What was the origin of the fire? The newspaper said the cause was unknown. Since electricity wasn’t widely available at that time, perhaps an oil lamp ignited the blaze.
Catharina was in her middle-late 50s when she died, and described as “frail,” “elderly” and an “invalid” in the papers. She was unable to get out of bed or flee the building when the fire started. Six years before the fire she was vigorous enough to take three of her children on a visit home to Germany. What happened? Did she have a stroke, illness, or a crippling accident that robbed her of movement and good health?
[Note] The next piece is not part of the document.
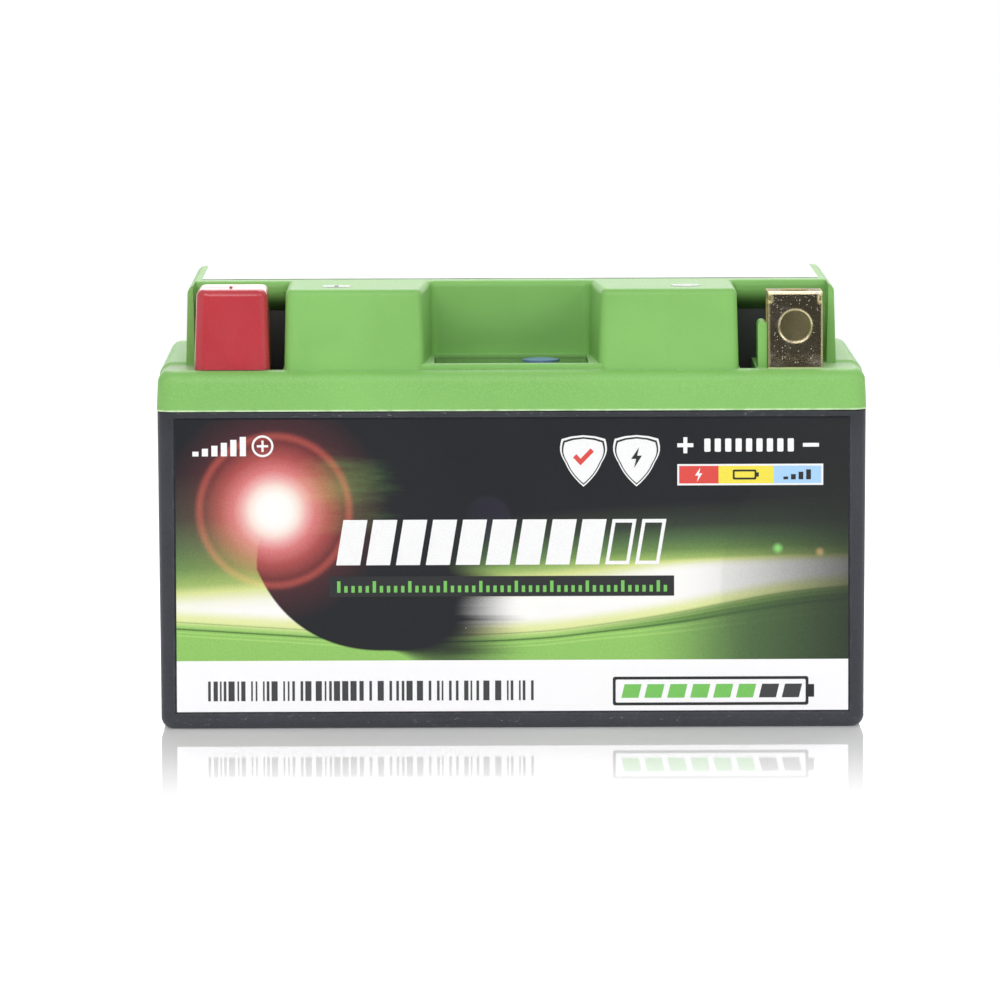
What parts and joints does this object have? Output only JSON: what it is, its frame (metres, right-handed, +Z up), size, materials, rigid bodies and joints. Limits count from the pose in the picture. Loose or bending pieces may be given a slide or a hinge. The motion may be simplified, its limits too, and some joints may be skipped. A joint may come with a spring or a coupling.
{
  "type": "motorcycle battery",
  "caption": "Sealed lithium starter battery: black case, green lid with raised block, red positive terminal cap, brass strap terminals, charge indicator with push-to-test button.",
  "frame": {"origin": "centre of the base, on the surface the battery stands on", "axes": "+Z up; the labelled front with both terminals faces -Y; +X to the right seen from the front, so the positive terminal under its red cap is at -X"},
  "size_m": [0.15, 0.087, 0.0934],
  "materials": {
    "case_black": "matte",
    "lid_green": "satin",
    "front_label_print": "satin",
    "label_white": "satin",
    "mark_white": "satin",
    "seal_black": "matte",
    "terminal_brass": "polished",
    "cap_red": "satin",
    "carrier_black": "matte",
    "gasket_rubber": "matte",
    "window_smoke": "gloss",
    "fascia_black": "gloss",
    "button_blue": "satin",
    "switch_grey": "satin",
    "light_lens": "gloss",
    "circuit_board": "satin",
    "component_black": "satin",
    "capacitor_can": "satin",
    "connector_white": "satin",
    "nylon_white": "matte",
    "wire_jacket": "satin",
    "cell_can": "satin",
    "copper": "satin",
    "steel": "satin",
    "foam_grey": "matte",
    "band_tape": "satin",
    "insulator_amber": "satin",
    "sleeve_black": "satin"
  },
  "bodies": {
    "root": {"balance_board": "circuit_board", "balance_mosfets": "component_black", "balance_resistors": "component_black", "board_capacitors": "capacitor_can", "board_screws": "steel", "board_standoffs": "nylon_white", "busbar_1": "copper", "busbar_2": "copper", "busbar_3": "copper", "busbar_screws": "steel", "cell_1": "cell_can", "cell_2": "cell_can", "cell_3": "cell_can", "cell_4": "cell_can", "cell_bands": "band_tape", "cell_spacer_1": "foam_grey", "cell_spacer_2": "foam_grey", "cell_spacer_3": "foam_grey", "charge_lights": "light_lens", "controller_chip": "component_black", "floor_pad": "foam_grey", "front_foam_block": "foam_grey", "front_label": "front_label_print", "indicator_board": "circuit_board", "indicator_cable": "wire_jacket", "indicator_fascia": "fascia_black", "indicator_header": "connector_white", "indicator_socket": "connector_white", "indicator_tray": "carrier_black", "indicator_window": "window_smoke", "insulator_sheet": "insulator_amber", "left_foam_block": "foam_grey", "lid": "lid_green", "lid_bead": "seal_black", "lower_case": "case_black", "negative_mark": "mark_white", "negative_riser": "copper", "negative_terminal": "terminal_brass", "negative_terminal_carrier": "carrier_black", "negative_terminal_gasket": "gasket_rubber", "positive_mark": "mark_white", "positive_riser": "copper", "positive_terminal": "terminal_brass", "positive_terminal_carrier": "carrier_black", "positive_terminal_gasket": "gasket_rubber", "rear_foam_block": "foam_grey", "right_foam_block": "foam_grey", "riser_sleeve": "sleeve_black", "sense_header": "connector_white", "sense_wires": "wire_jacket", "tact_switch_body": "component_black", "terminal_rivets": "steel", "top_label": "label_white", "tray_screws": "steel"},
    "cap": {"terminal_cap": "cap_red"},
    "button": {"test_button": "button_blue"},
    "plunger": {"tact_switch_plunger": "switch_grey"}
  },
  "joints": [
    {"name": "cap_lift", "type": "slide", "parent": "root", "child": "cap", "axis": [0, 0, 1], "range_m": [0, 0.045]},
    {"name": "button_press", "type": "slide", "parent": "root", "child": "button", "axis": [0, 0, -1], "range_m": [0, 0.0005], "stiffness_N_per_m": 600},
    {"name": "plunger_press", "type": "slide", "parent": "root", "child": "plunger", "axis": [0, 0, -1], "range_m": [0, 0.0005]}
  ],
  "couplings": [
    {"joint": "plunger_press", "follows": "button_press", "ratio": 1}
  ]
}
What happened to Emil and Paul after the fire? They disappeared from any records. Paul Polosk surfaced as Paul Palmer in Memphis, Tennessee in 1913 at age 25. He worked as a boiler maker for Central Railroad. A family story is that he changed his name to “Palmer” to avoid prejudice as a German or Slav. The only story I have about Emil is that one of the brothers, “Abel,” went to Chicago and became a gambler. He may have been a casualty of the Chicago mob. Emil was listed as “Abram” on the 1895 New Jersey census. Is that a link to the lost “Abel?” Did the older son take his younger brother along when he left Bayonne for a new life in the Midwest?

I have discovered that researching family history often unearths twice as many questions as it answers, and no family mystery is ever completely solved.